The Last Man on the Moon, directed by Mark Craig.
Check it out.
That was a good one.
That's on Netflix, I think, right?
Or somewhere did I see it?
I don't know if it's on Netflix over here.
It sometimes is and sometimes isn't.
It's one of those ones that keeps appearing and then disappearing.
Yeah, it's a few years old now.
So some people may have seen it.
But if you haven't, I implore you to.
Yeah, it's a good one.
Is that the one where they go to his ranch or whatever?
Yeah, that's right.
Yeah, yeah, yeah, okay.
Oh, and Chase, Chase in the Discord,
who's our resident Apollo historian says it's on Netflix in the States at least.
Cheers, Chase.
Yeah, so people get onto Netflix if you're in the States and check it out.
This episode brought to you by Netflix.
Yeah, do we get some money from this?
Well, I hope so.
Yeah.
No, you've probably not.
You panged on about it, you know.
Hashtag Netflix.
Cool.
Okay.
Matt, what do you got?
Mine's not space related.
It's just what I'm doing at the moment.
Selfish.
This better not be like you're like vacuuming your carpet.
No, no.
Hoovering, you know what?
We do spend a lot of time.
I tell you what's funny is sometimes I do get a little bit bored with space
because we're doing it all the time.
I'm listening to all the podcasts.
and we're sort of writing all these,
writing the notes for the show and doing it.
And last night,
because I'd arrived in this rural little town,
I looked up into the night sky,
and it was just full of stars.
And I thought,
how can I get bored of space?
Genuinely, I had that thought and thought,
oh my God, we just got to get out there, man.
So, but while I was doing the pick,
I was, it was, the thing that I'm watching at the moment.
I don't know if anyone else has seen this,
is the Americans.
Have you seen that?
Is that the series about like the Soviet spies?
Yeah, the Soviet spies, yeah, living in America as Americans.
Have you seen that, Jamie?
Oh, I haven't.
It's really good.
It does have the occasional reference, of course,
to the American and Russian space programs
because they're sort of happening and there's sort of all these intelligence things.
But it's kind of that Ronald Reagan era space.
Space Shuttle era kind of backdrop that's really, really cool.
And I'm just, I just really, really like the program and just no one else.
I seem to be the only person watching it.
It's really annoying.
What's kind of about space then?
Yeah, there's little bits of space in there.
A tenuous link, shall we say.
It's a tenuous link.
But I thought, you know, I thought I'd share it because it's what I'm massively into right now.
Because it's the last of the season.
All right.
And the star is a well.
Welsh person pretending to be Russian, pretending to be American, which is quite cool.
Oh, wow.
Yeah.
Is that the guy, right?
Because the girl, is it Kerry Russell?
Or is that what's her name?
Yeah.
Yeah.
So it's Matthew Reese and Kerry Russell.
And if you combine the two, you get Matthew Russell.
Oh, look at that.
There we go.
You've betrayed your real reason for loving this show.
Yeah, that was it.
That was it.
So I could get that lame joke in right at the end.
Oh, wow.
Yeah, I have seen a couple episodes of that, but I never, it didn't hook me in.
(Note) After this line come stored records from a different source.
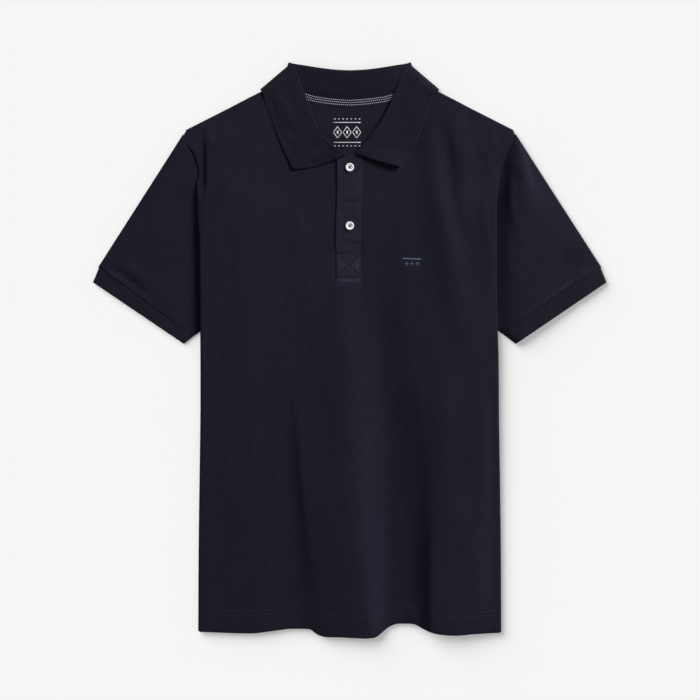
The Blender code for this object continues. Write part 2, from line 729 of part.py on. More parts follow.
def turned_disc(name, y, base):
    """A button's solid before its holes are cut."""
    vertices = []
    faces = []
    for radius, height in zip(BUTTON_PROFILE["radius"], BUTTON_PROFILE["height"]):
        for k in range(BUTTON_SIDES):
            angle = 2 * math.pi * k / BUTTON_SIDES
            point = (radius * math.cos(angle), y + radius * math.sin(angle), base + height)
            vertices.append([c * MILLIMETRE for c in point])
    rings = len(BUTTON_PROFILE["radius"])
    for ring in range(rings - 1):
        for k in range(BUTTON_SIDES):
            a = ring * BUTTON_SIDES + k
            b = ring * BUTTON_SIDES + (k + 1) % BUTTON_SIDES
            faces.append((a, b, b + BUTTON_SIDES, a + BUTTON_SIDES))
    faces.append(tuple(reversed(range(BUTTON_SIDES))))
    faces.append(tuple(range((rings - 1) * BUTTON_SIDES, rings * BUTTON_SIDES)))
    mesh = bpy.data.meshes.new(name)
    mesh.from_pydata(vertices, [], faces)
    mesh.update()
    mesh.materials.append(material("button_white"))
    made = bpy.data.objects.new(name, mesh)
    bpy.context.collection.objects.link(made)
    return made


def button(name, y):
    """A sewing button with a raised rim and four holes right through."""
    base = placket_top_level(0.0, y) + PLACKET_WALL / 2 + SEAM_GAP
    made = turned_disc(name, y, base)
    for index in range(BUTTON_HOLES):
        angle = 2 * math.pi * (index + 0.5) / BUTTON_HOLES
        place = (BUTTON_HOLE_REACH * math.cos(angle), y + BUTTON_HOLE_REACH * math.sin(angle), base)
        bpy.ops.mesh.primitive_cylinder_add(
            vertices=BUTTON_HOLE_SIDES,
            radius=BUTTON_HOLE_RADIUS * MILLIMETRE,
            depth=BUTTON_THICKNESS * 3 * MILLIMETRE,
            location=[c * MILLIMETRE for c in place],
        )
        cutter = bpy.context.active_object
        cutter.name = f"{name}_hole_{index + 1}"
        cutter.hide_render = True
        cutter.display_type = "WIRE"
        cut = made.modifiers.new(f"hole_{index + 1}", "BOOLEAN")
        cut.operation = "DIFFERENCE"
        cut.object = cutter
    return made


def build():
    for old in list(bpy.data.objects):
        bpy.data.objects.remove(old, do_unlink=True)
    back()
    front()
    sleeve(-1, "sleeve_left")
    sleeve(1, "sleeve_right")
    cuff(-1, "cuff_left")
    cuff(1, "cuff_right")
    collar()
    flat_band(
        "placket_under",
        (-SLIT_HALF - UNDER_BAND_MARGIN, SLIT_HALF + UNDER_BAND_MARGIN),
        (UNDER_BAND_BOTTOM, UNDER_BAND_TOP),
        UNDER_BAND_ROWS,
        placket_under_level,
        PIQUE_WALL,
    )
    flat_band(
        "placket_top",
        (PLACKET_LEFT, PLACKET_RIGHT),
        (PLACKET_BOTTOM, PLACKET_TOP),
        PLACKET_ROWS,
        placket_top_level,
        PLACKET_WALL,
    )
    neck_tape()
    for index, y in enumerate(BUTTON_YS):
        button(f"button_{index + 1}", y)


build()
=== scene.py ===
"""Looks of a men's polo shirt in navy pique knit, laid flat and face up.

X runs across the shirt, Y from the hem to the collar and Z up off the surface that it lies on. Sizes are in
millimetres, which a mesh turns into metres. Every cloth wall is given by its middle layer.
"""

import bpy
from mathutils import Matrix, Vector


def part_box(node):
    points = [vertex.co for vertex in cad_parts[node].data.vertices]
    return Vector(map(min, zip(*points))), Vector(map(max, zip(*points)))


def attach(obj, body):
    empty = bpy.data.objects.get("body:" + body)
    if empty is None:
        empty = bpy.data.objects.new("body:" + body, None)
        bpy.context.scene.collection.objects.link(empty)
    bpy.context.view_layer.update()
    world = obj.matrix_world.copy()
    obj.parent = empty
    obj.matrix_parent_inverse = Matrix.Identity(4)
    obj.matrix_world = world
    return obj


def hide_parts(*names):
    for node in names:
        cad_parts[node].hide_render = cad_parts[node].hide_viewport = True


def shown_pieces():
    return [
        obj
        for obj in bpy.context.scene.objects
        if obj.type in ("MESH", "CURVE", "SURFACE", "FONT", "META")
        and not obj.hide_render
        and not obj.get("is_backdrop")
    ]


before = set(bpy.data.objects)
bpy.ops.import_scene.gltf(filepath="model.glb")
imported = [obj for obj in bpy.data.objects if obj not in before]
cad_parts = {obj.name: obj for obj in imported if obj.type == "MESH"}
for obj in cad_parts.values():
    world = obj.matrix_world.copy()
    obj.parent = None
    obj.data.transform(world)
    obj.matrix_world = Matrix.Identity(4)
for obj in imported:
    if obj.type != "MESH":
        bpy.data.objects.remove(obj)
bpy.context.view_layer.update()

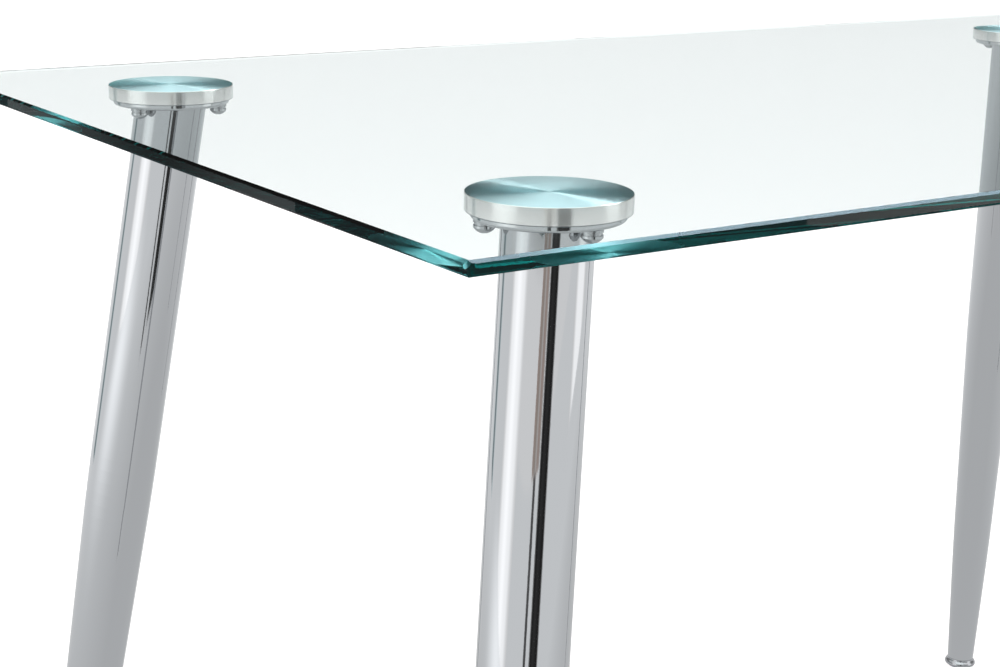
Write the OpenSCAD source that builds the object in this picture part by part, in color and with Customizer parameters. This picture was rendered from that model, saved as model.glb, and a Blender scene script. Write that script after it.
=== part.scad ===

So we're going to go off track here now.
So do you know how like they're calling today like kind of like the golden age of television?
Like there's just like a lot of really good shows.
And it used to be that like I would, if there was a good show, I would watch it.
And if it wasn't, then I wouldn't watch it.
But today like there's such a finite amount of time and there's so much good television that like you have to like pick like here's a great show that I'm never going to watch.
Like, it's just not going to happen.
There's better shows and I only have this many hours in a week.
It's going to be the sacrificial lamb that I feel like this is one of those shows.
Like, it's good enough that I would watch it, but it's not better than the other shows I need to watch.
And so it's just like, see ya.
Yeah, got it.
See, that's like when people were recommending TV series to me after I'd finished, just after I'd finish Breaking Bad, which blew my mind.
and then they were saying oh you know why don't you watch suits or i think there was one
you watch madmen and i just thought if there's not any um meth or um you know
explosions or you know people's heads being blown up i don't want to know like it took me a good
six weeks i think to to actually just come down off of that i'm uh so i'll i'll uh i'll uh
freak everybody out here i'm like the only person in the entire world that didn't like
break the bag. I didn't like it. What? And I tell people that and they go, well, like, how far did
you get into it? I'm like, I stopped with it. I tried really hard. And everyone's like, you got to
keep watching it. So I went like, was there five seasons, I think. Four? I think there was five.
Yeah. So I got like, I finished season four and I started season five and then I just stopped.
And they're like, what? You can't stop after a season. Like you're in the last season. I was like,
I just couldn't be bothered. I couldn't finish it. Wow. Really. That's interesting.
Yeah, I have to say I was a big fan, but I can understand that.
I can understand that.
And we just lost a bunch of subscribers.
Yeah, that's how I go.
Including me.
Well, that's the thing, isn't it?
People start, like, getting so attached to their favorite TV program that if you say you don't like breaking bad,
you suddenly become a pariah.
It's like when I say I don't like music that Matt likes.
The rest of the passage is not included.